Tip: a dangling image is an unreferenced image identified with repository <none> and tag <none> when running the docker images command. They may build up over time but can safely be removed.

Next level: add the -a option to make docker also remove images that are no longer referenced by running containers. Probably a helpful option to use in most scenarios, to reclaim large amounts of space.

6. docker commit

Usage:  docker commit [OPTIONS] CONTAINER [REPOSITORY[:TAG]]

You can create a new image from an existing container with docker commit. This will include all changes that have been made to the container’s file system, making this a useful command if you want to keep a version of a container for debugging purposes.

In the example below I’ve copied a file some-other-file.txt into a running container (see docker cp), verified that the file is showing up, then committed the container to a new image tag, version-with-file.

I can now run the image as normal, and verify that the expected file some-other-file.txt is present.

7. docker search

Usage:  docker search [OPTIONS] TERM

If you’re at home in a terminal window like me, you might not want to use a browser to search for image, so instead use docker search.

Here I’m searching for Jenkins using docker search jenkins:

Next level: as expected, you can use all sorts of filters to refine your results. Here I’m showing only images that have a minimum of 100 stars and limiting the result count to 3, using docker search –filter stars=100 –limit 3 jenkins

8. docker top

Usage:  docker top CONTAINER [ps OPTIONS]

If you want to quickly see what processes are running inside your container, use docker top. Below you can see I have 2 process running.

The process ID (or PID) shown here is from the point of view of the host rather than the container. If you ran top inside the container yourself, the PIDs would be quite different. These represent the same processes, but the PIDs have been changed to effectively hide the host information from the container.

9. docker export and docker import

Usage:  docker export [OPTIONS] CONTAINER
Usage:  docker import [OPTIONS] file|URL|- [REPOSITORY[:TAG]]

In the scenario where you might want to pull the state of a container from a server you may need to use docker export and docker import. This would allow you to create an archive that you can transfer to another server.

Here I’m running docker export <container-name> > <tar-file-name> to create an archive from a container.

Having removed all my local images (to prove the import works), I can now run docker import <tar-file-name> to create an image from the container archive.

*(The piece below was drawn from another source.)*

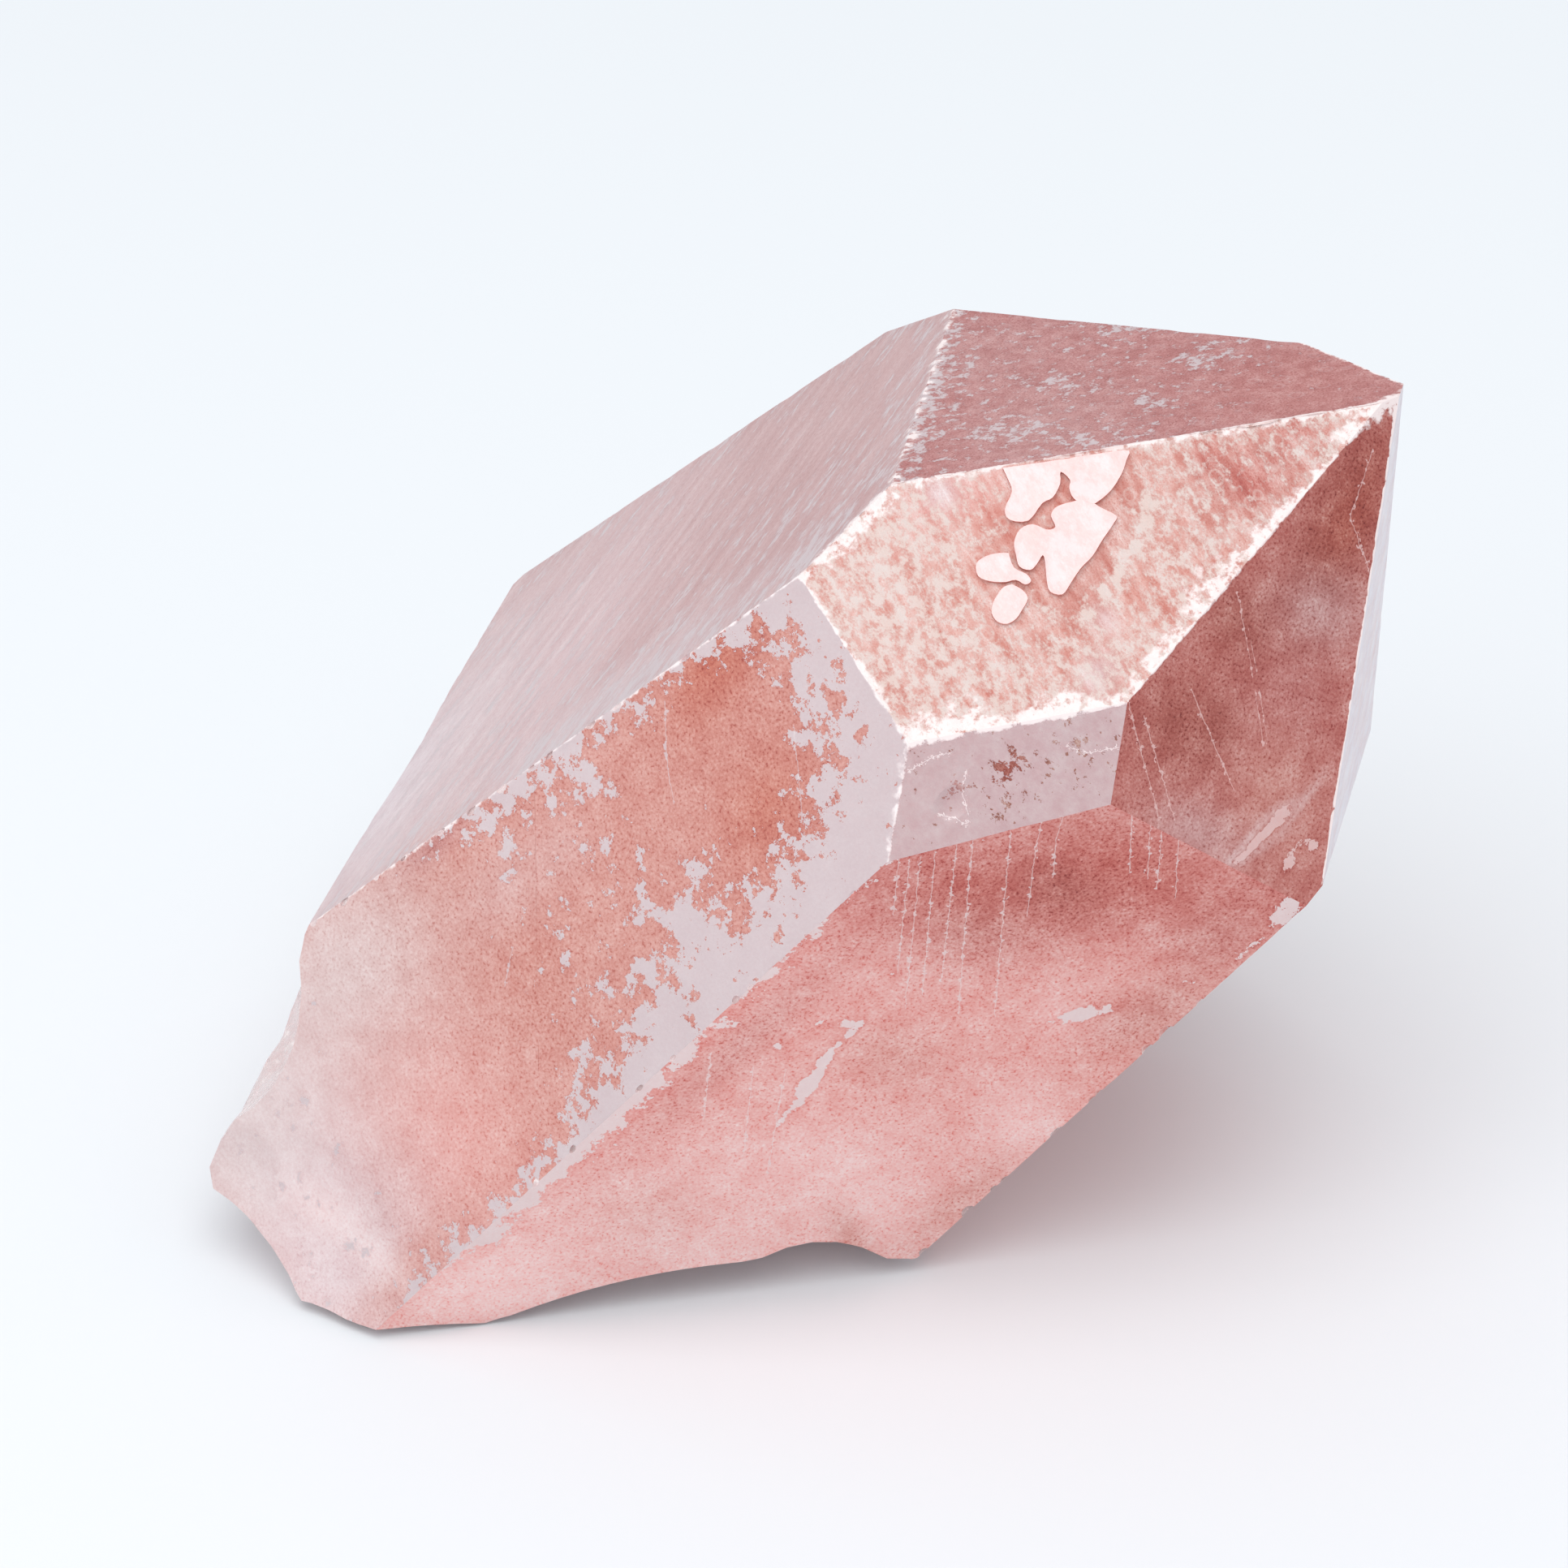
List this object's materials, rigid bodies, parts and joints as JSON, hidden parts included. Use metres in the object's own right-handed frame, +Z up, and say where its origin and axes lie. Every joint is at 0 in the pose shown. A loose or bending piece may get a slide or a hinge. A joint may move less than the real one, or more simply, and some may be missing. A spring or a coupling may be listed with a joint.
{
  "type": "quartz crystal",
  "caption": "Loose single quartz point with flat prism faces and a faceted tip, stained rose red by iron, lying tilted on its conchoidal break",
  "frame": {"origin": "Middle of the underside of the bounding box, on the surface the crystal lies on", "axes": "+Z up, -Y towards the large front facets, the long axis of the crystal leans up to the right (+X) at 47 degrees"},
  "size_m": [0.0706, 0.0632, 0.0549],
  "materials": {
    "iron_stained_quartz": "Translucent quartz with a thin rose to brick-red iron oxide film, bare lilac-grey margins along the edges and a silky etched top facet"
  },
  "bodies": {
    "root": {"crystal": "iron_stained_quartz"}
  },
  "joints": []
}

Tip: if you want to export an image rather than a container, look into docker save and docker load.

10. docker exec


Sometimes you want to run an additional process in a container on top of what is already running. In that case, you can use docker exec to run any command you want, and even start up a new bash session.

In the following example, I’ve run winpty docker exec -it <container-id> bash to start a bash session in an existing Ubuntu container. This then allows me to run any command I want, interactively:

Info: because I’m running all this from Git Bash on Windows I have to also include the winpty command. You can most likely just run winpty docker exec -it a5 bash

Bonus command: Windows container break-out

If you’re running Docker for Windows, you’ll probably know that docker is running inside a Linux VM. You can see this VM if you go to Hyper-V Manager.

A fun discovery I made in writing this blog post was that there’s a way to gain access to this VM. Normally you can’t easily access it, as it doesn’t have ssh enabled. To get around this, run the following docker image:

winpty docker run -it --rm --privileged --pid=host justincormack/nsenter1

Now I have full access to the VM itself, which you could use, for example, to check PIDs.

Not exactly a command, but useful nonetheless!


Hopefully you can now see beyond the docker ps and docker images commands, and might be able to use a few of these more specialist commands in your everyday dealings with Docker.

This is by no means an exhaustive list, so do check out the extensive documentation over at docs.docker.com for all the commands.